In a large bowl combine the following ingredients:

  • 2 cups yellow corn meal
  • 1 cup whole wheat flour
  • l cup currants or raisins
  • 1 cup nuts (pine, almond, walnut, pecan)
  • 1 cup shelled sunflower seeds
  • 1 twenty-nine ounce can of solid pack pumpkin
  • 1 thirty-two ounce bottle of papaya nectar
  • 1/2 cup of sunflower or safflower oil
  • 1 teaspoon ground cinnamon
  • 1 tablespoon baking powder

Add enough water or juice to make a pourable batter. Use two large well-greased baking pans. Bake at 425 degrees for 30 minutes or until done. Cool and slice. Can be frozen.

Bird Bread Recipe #3

Here is another recipe:

  • 1 box of Jiffy corn muffin mix
  • 4 eggs
  • 2 cups chopped vegetables: use a mixture of different varieties, like broccoli, carrots, cauliflower, peas, and peppers. Many birds love hot peppers, the spicier, the better.

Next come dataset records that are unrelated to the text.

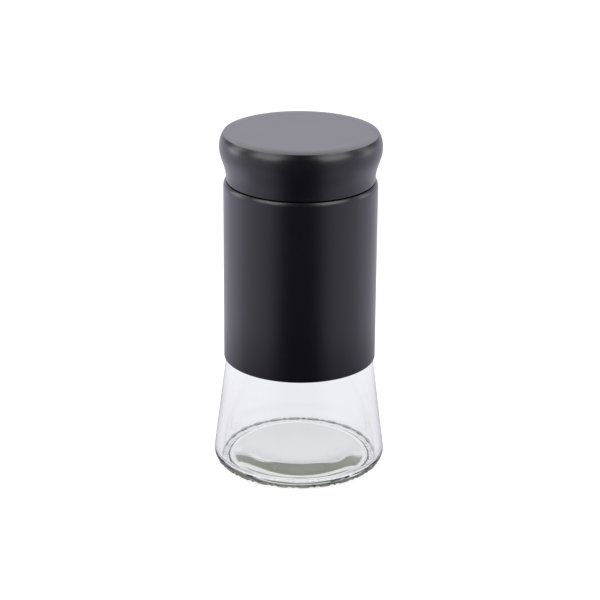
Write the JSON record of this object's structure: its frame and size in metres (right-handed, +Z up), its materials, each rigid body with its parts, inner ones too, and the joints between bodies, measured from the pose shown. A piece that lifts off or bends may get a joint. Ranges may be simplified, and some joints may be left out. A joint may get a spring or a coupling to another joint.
{
  "type": "pepper mill",
  "caption": "Upright pepper mill with a flared clear glass jar, a black turning sleeve over a ceramic burr pair with a grind adjuster, and a flat-topped black lift-off cap.",
  "frame": {"origin": "centre of the face that the jar stands on", "axes": "+Z up along the mill's axis, from the jar to the cap"},
  "size_m": [0.065, 0.065, 0.13],
  "materials": {
    "clear_glass": "clear moulded glass",
    "seal_rubber": "matte silicone",
    "grey_plastic": "moulded, fine matte",
    "steel": "plain steel",
    "pale_plastic": "natural nylon",
    "white_ceramic": "sintered, unglazed",
    "brass": "turned brass",
    "black_plastic": "moulded, fine matte",
    "black_paint": "satin black paint on steel"
  },
  "bodies": {
    "jar": {"glass_jar": "clear_glass"},
    "seal": {"jar_seal": "seal_rubber"},
    "collar": {"screw_collar": "grey_plastic", "spindle_spider": "steel", "spindle": "steel", "burr_spring": "steel", "glide_washer": "pale_plastic", "retaining_ring": "steel"},
    "burr": {"inner_burr": "white_ceramic", "burr_core": "grey_plastic", "burr_washer": "steel"},
    "adjuster": {"adjuster_knob": "black_plastic", "adjuster_nut": "brass"},
    "head": {"head_housing": "black_plastic", "head_sleeve": "black_paint", "guide_ring": "pale_plastic", "burr_carrier": "grey_plastic", "ring_burr": "white_ceramic", "cover_ring": "black_plastic", "cover_screws": "steel", "cap_seal": "seal_rubber"},
    "cap": {"cap_shell": "black_paint", "cap_insert": "black_plastic"}
  },
  "joints": [
    {"name": "head_rise", "type": "slide", "parent": "jar", "child": "seal", "axis": [0, 0, 1], "range_m": [0, 0.004]},
    {"name": "head_unscrew", "type": "hinge", "parent": "seal", "child": "collar", "pos_m": [0, 0, 0.09], "axis": [0, 0, 1], "range_deg": [0, 360]},
    {"name": "grind_turn", "type": "hinge", "parent": "collar", "child": "head", "pos_m": [0, 0, 0.087], "axis": [0, 0, 1], "continuous": true},
    {"name": "burr_slide", "type": "slide", "parent": "collar", "child": "burr", "axis": [0, 0, 1], "range_m": [-0.00027, 0.0008], "deforming": ["burr_spring"]},
    {"name": "adjuster_turn", "type": "hinge", "parent": "burr", "child": "adjuster", "pos_m": [0, 0, 0.112], "axis": [0, 0, 1], "range_deg": [-120, 360]},
    {"name": "cap_lift", "type": "slide", "parent": "head", "child": "cap", "axis": [0, 0, 1], "range_m": [0, 0.035]}
  ],
  "couplings": [
    {"joint": "head_unscrew", "follows": "head_rise", "rad_per_m": 1570.8},
    {"joint": "adjuster_turn", "follows": "burr_slide", "rad_per_m": 7853.9}
  ]
}
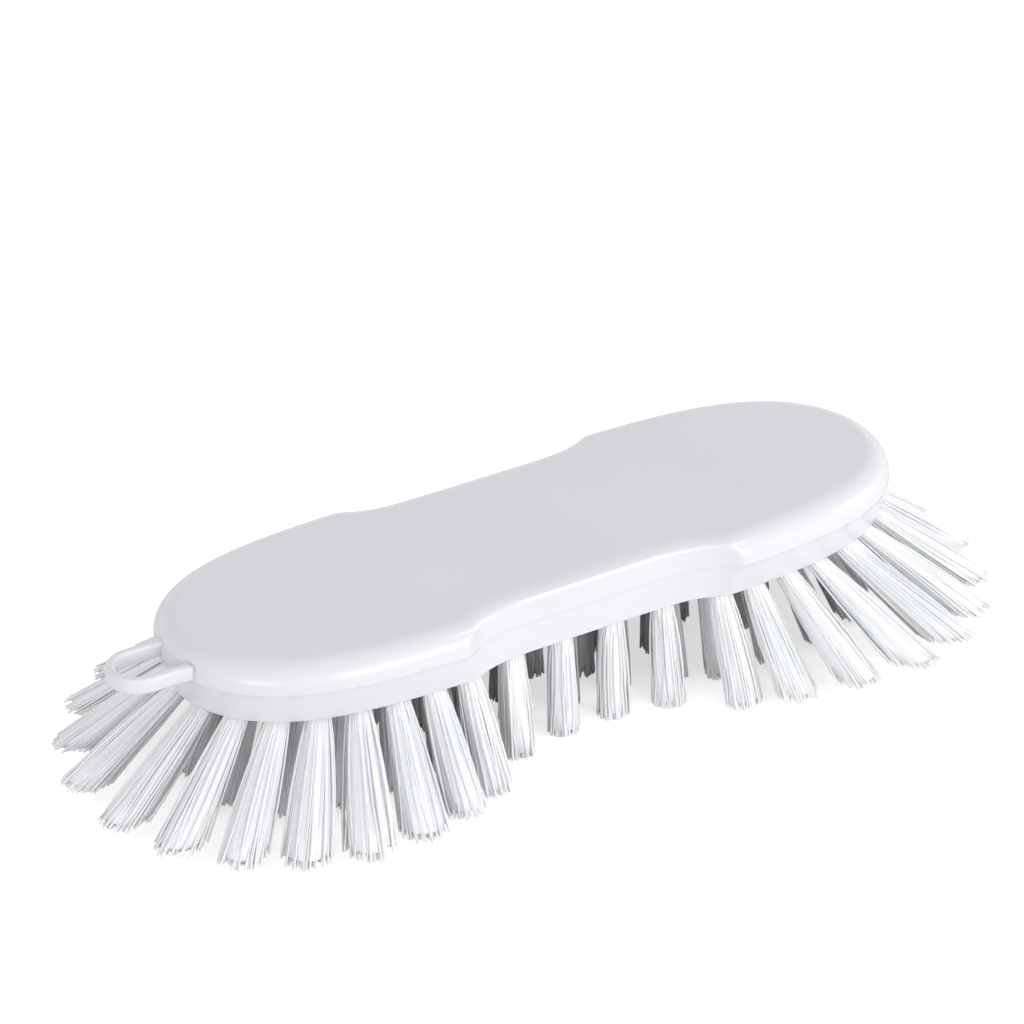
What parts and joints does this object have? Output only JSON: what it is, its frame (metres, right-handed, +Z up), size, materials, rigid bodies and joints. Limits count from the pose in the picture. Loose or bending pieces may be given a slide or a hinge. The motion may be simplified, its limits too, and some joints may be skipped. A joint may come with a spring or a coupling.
{
  "type": "scrub brush",
  "caption": "Hand scrub brush with a waisted block, finger recesses, a hanging loop and flared filament tufts set in blind holes.",
  "frame": {"origin": "middle of the brush on the plane of the upright tufts' tips", "axes": "+X along the block to the plain end, away from the hanging loop; +Y across the block, away from the camera; +Z up, from the tips to the flat top"},
  "size_m": [0.252, 0.1214, 0.044],
  "materials": {
    "block_plastic": "satin moulded white polypropylene",
    "filament": "satin translucent white filament",
    "anchor_steel": "plain flat wire"
  },
  "bodies": {
    "root": {"block": "block_plastic", "hanging_loop": "block_plastic", "outer_loop_end": "filament", "outer_loop_front": "filament", "outer_loop_back": "filament", "outer_grip_front": "filament", "outer_grip_back": "filament", "outer_plain_front": "filament", "outer_plain_back": "filament", "outer_plain_end": "filament", "second_loop_end": "filament", "second_loop_front": "filament", "second_loop_back": "filament", "second_grip_front": "filament", "second_grip_back": "filament", "second_plain_front": "filament", "second_plain_back": "filament", "second_plain_end": "filament", "core_loop": "filament", "core_grip": "filament", "core_plain": "filament", "anchors_outer": "anchor_steel", "anchors_second": "anchor_steel", "anchors_core": "anchor_steel"}
  },
  "joints": []
}
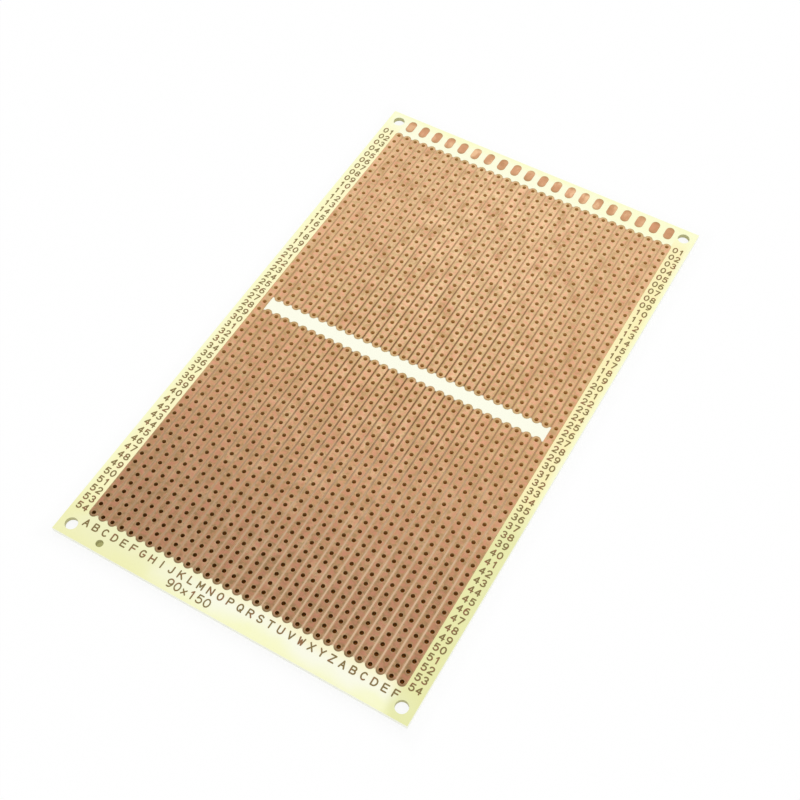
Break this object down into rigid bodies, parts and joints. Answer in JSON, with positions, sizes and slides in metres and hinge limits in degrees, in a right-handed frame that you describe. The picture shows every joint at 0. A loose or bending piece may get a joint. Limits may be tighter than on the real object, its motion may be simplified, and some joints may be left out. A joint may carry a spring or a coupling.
{
  "type": "prototype board",
  "caption": "Flat glass-epoxy prototype board drilled on a square grid, with parallel copper strips on one face, a row of edge contact pads and a mounting hole in each corner.",
  "frame": {"origin": "centre of the sheet's underside", "axes": "+X across the copper strips, from the first lettered column to the last; +Y along the strips, towards the edge contact pads; +Z out of the copper face"},
  "size_m": [0.09, 0.15, 0.0012],
  "materials": {
    "laminate": "translucent pale yellow-green glass-epoxy with a faint weave",
    "strip_copper": "thin copper under clear lacquer, satin, slightly uneven in colour",
    "pad_copper": "thin copper under clear lacquer, satin"
  },
  "bodies": {
    "root": {"laminate_upper": "laminate", "laminate_lower": "laminate", "copper_side_left": "strip_copper", "copper_column_02": "strip_copper", "copper_column_03": "strip_copper", "copper_column_04": "strip_copper", "copper_column_05": "strip_copper", "copper_column_06": "strip_copper", "copper_column_07": "strip_copper", "copper_column_08": "strip_copper", "copper_column_09": "strip_copper", "copper_column_10": "strip_copper", "copper_column_11": "strip_copper", "copper_column_12": "strip_copper", "copper_column_13": "strip_copper", "copper_column_14": "strip_copper", "copper_column_15": "strip_copper", "copper_column_16": "strip_copper", "copper_column_17": "strip_copper", "copper_column_18": "strip_copper", "copper_column_19": "strip_copper", "copper_column_20": "strip_copper", "copper_column_21": "strip_copper", "copper_column_22": "strip_copper", "copper_column_23": "strip_copper", "copper_column_24": "strip_copper", "copper_column_25": "strip_copper", "copper_column_26": "strip_copper", "copper_column_27": "strip_copper", "copper_column_28": "strip_copper", "copper_column_29": "strip_copper", "copper_column_30": "strip_copper", "copper_column_31": "strip_copper", "copper_side_right": "strip_copper", "edge_pads": "pad_copper"}
  },
  "joints": []
}
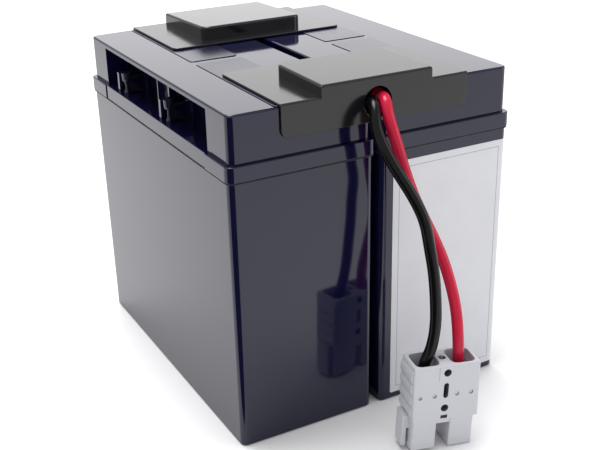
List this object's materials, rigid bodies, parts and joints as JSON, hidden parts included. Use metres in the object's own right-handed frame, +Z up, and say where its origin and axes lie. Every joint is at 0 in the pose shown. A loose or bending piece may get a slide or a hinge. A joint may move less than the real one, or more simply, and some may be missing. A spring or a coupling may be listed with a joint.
{
  "type": "ups battery cartridge",
  "caption": "Sealed lead-acid battery cartridge: blocks side by side under black terminal covers, with red and black leads to a grey power connector.",
  "frame": {"origin": "on the floor under the middle of the pair of blocks", "axes": "+X across the blocks to the right seen from the front, +Y from the front with the connector to the rear, +Z up"},
  "size_m": [0.154, 0.2331, 0.1756],
  "materials": {
    "navy_abs": "moulded ABS, high gloss",
    "black_cover": "satin moulded plastic",
    "cap_rubber": "soft moulded rubber",
    "lead_oxide": "pasted plate, matt brown",
    "lead": "pasted plate, matt grey",
    "glass_mat": "absorbent glass fibre mat",
    "tinned_lead": "dull tinned",
    "epoxy_seal": "potted resin",
    "foam_tape": "closed-cell foam tape",
    "label_film": "bare silver-white film",
    "zinc_steel": "zinc plated",
    "tinned_copper": "tin plated",
    "silvered_copper": "silver plated",
    "spring_steel": "stainless strip",
    "black_insulation": "smooth flexible insulation",
    "red_insulation": "smooth flexible insulation",
    "grey_polycarbonate": "satin moulded polycarbonate"
  },
  "bodies": {
    "root": {"black_contact": "silvered_copper", "black_lead": "black_insulation", "black_lug": "tinned_copper", "black_lug_sleeve": "black_insulation", "connector_housing": "grey_polycarbonate", "contact_springs": "spring_steel", "foam_strips": "foam_tape", "front_cover": "black_cover", "front_cover_tape": "foam_tape", "front_label": "label_film", "jumper_cable": "black_insulation", "jumper_lugs": "tinned_copper", "jumper_sleeves": "black_insulation", "left_case": "navy_abs", "left_lid": "navy_abs", "left_negative_plates": "lead", "left_negative_terminal": "tinned_lead", "left_positive_plates": "lead_oxide", "left_positive_terminal": "tinned_lead", "left_separators": "glass_mat", "left_terminal_seals": "epoxy_seal", "left_valve_caps": "cap_rubber", "left_vent_cover_front": "navy_abs", "left_vent_cover_rear": "navy_abs", "rear_cover": "black_cover", "rear_cover_tape": "foam_tape", "red_contact": "silvered_copper", "red_lead": "red_insulation", "red_lug": "tinned_copper", "red_lug_sleeve": "red_insulation", "right_case": "navy_abs", "right_lid": "navy_abs", "right_negative_plates": "lead", "right_negative_terminal": "tinned_lead", "right_positive_plates": "lead_oxide", "right_positive_terminal": "tinned_lead", "right_separators": "glass_mat", "right_terminal_seals": "epoxy_seal", "right_valve_caps": "cap_rubber", "right_vent_cover_front": "navy_abs", "right_vent_cover_rear": "navy_abs", "terminal_bolts": "zinc_steel", "terminal_nuts": "zinc_steel", "terminal_washers": "zinc_steel"}
  },
  "joints": []
}
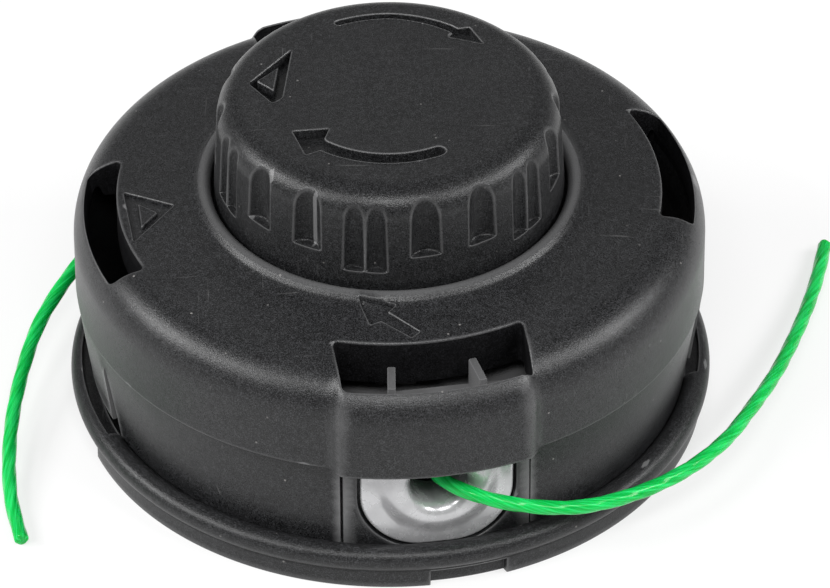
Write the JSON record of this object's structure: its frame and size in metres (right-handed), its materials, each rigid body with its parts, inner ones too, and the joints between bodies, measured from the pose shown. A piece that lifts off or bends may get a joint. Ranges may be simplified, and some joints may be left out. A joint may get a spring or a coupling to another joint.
{
  "type": "bump feed trimmer head",
  "caption": "Round bump feed trimmer head with clip-on cover, fluted winding knob, sprung spool, metal eyelets and twisted green cutting line.",
  "frame": {"origin": "on the drive axis at the level of the flange's lower rim, where the head rests", "axes": "+Z along the drive axis towards the knob; the front eyelet faces 9.2 degrees past -Y towards +X"},
  "size_m": [0.1376, 0.1064, 0.0604],
  "materials": {
    "black_nylon": "satin, finely grained",
    "knob_nylon": "satin, finely grained",
    "spool_nylon": "matte",
    "eyelet_metal": "polished",
    "steel": "plain",
    "line": "glossy, slightly translucent"
  },
  "bodies": {
    "root": {"housing": "black_nylon", "arbor_insert": "steel", "eyelet_front": "eyelet_metal", "eyelet_rear": "eyelet_metal", "spring_seat": "steel", "spring": "steel", "cover": "black_nylon", "line_tail_front": "line", "line_tail_rear": "line"},
    "bump": {"spring_washer": "steel"},
    "reel": {"spool": "spool_nylon", "wound_line": "line", "knob": "knob_nylon"}
  },
  "joints": [
    {"name": "bump_slide", "type": "slide", "parent": "root", "child": "bump", "axis": [0, 0, -1], "range_m": [0, 0.0045], "stiffness_N_per_m": 1500, "springref_m": -0.004, "deforming": ["spring"]},
    {"name": "reel_spin", "type": "hinge", "parent": "bump", "child": "reel", "pos_m": [0, 0, 0.02], "axis": [0, 0, -1], "continuous": true}
  ]
}
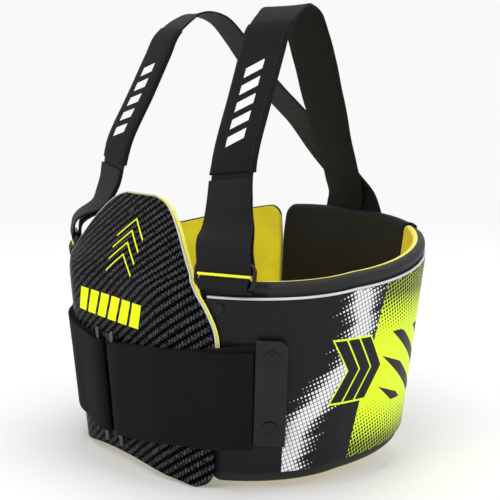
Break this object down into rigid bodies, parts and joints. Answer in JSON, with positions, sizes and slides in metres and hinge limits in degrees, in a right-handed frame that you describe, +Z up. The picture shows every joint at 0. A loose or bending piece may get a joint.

Birds who usually avoid all vegetables will go crazy for a ghost pepper.
  • Fruit (optional), such as bananas or strawberries
  • 2 tablespoons of seed or millet
  • 1/4 cup water
  • Food processor or vegetable chopper
  • Muffin tin
  • Cupcake liners
  • Mixing bowl

Recipe #3 Instructions

  • Heat your oven to 400 degrees
  • Put the vegetables in the food processor or vegetable chopper until they are all finely chopped
  • Crack the eggs into the mixing bowl, but put the shells in the processor and chop them as well; the shells are extremely nutritious for birds
  • Combine the corn muffin mix, eggs, water, and shells into the mixing bowl
  • Stir in the vegetables; the mixture will be very thick and clumpy
  • Line the muffin tin with cupcake liners and fill each spot with the mixture
  • Bake until golden, usually 10-15 minutes
  • Allow to cool completely before giving to your bird

How Often Should I Feed Bread to Birds?

How Often Should I Feed Bread to Birds?

There’s nothing wrong with feeding small amounts of bread to birds every few days. Let’s be realistic though, it generally isn’t the same birds visiting our gardens or homes, day in day out.

Don’t get me wrong, some birds will visit you especially if you’re feeding them.

To be on the safe side when feeding bread, I would break it into small pieces and put them in different places.  Try scattering the bread around your garden or sprinkle some on a bird table.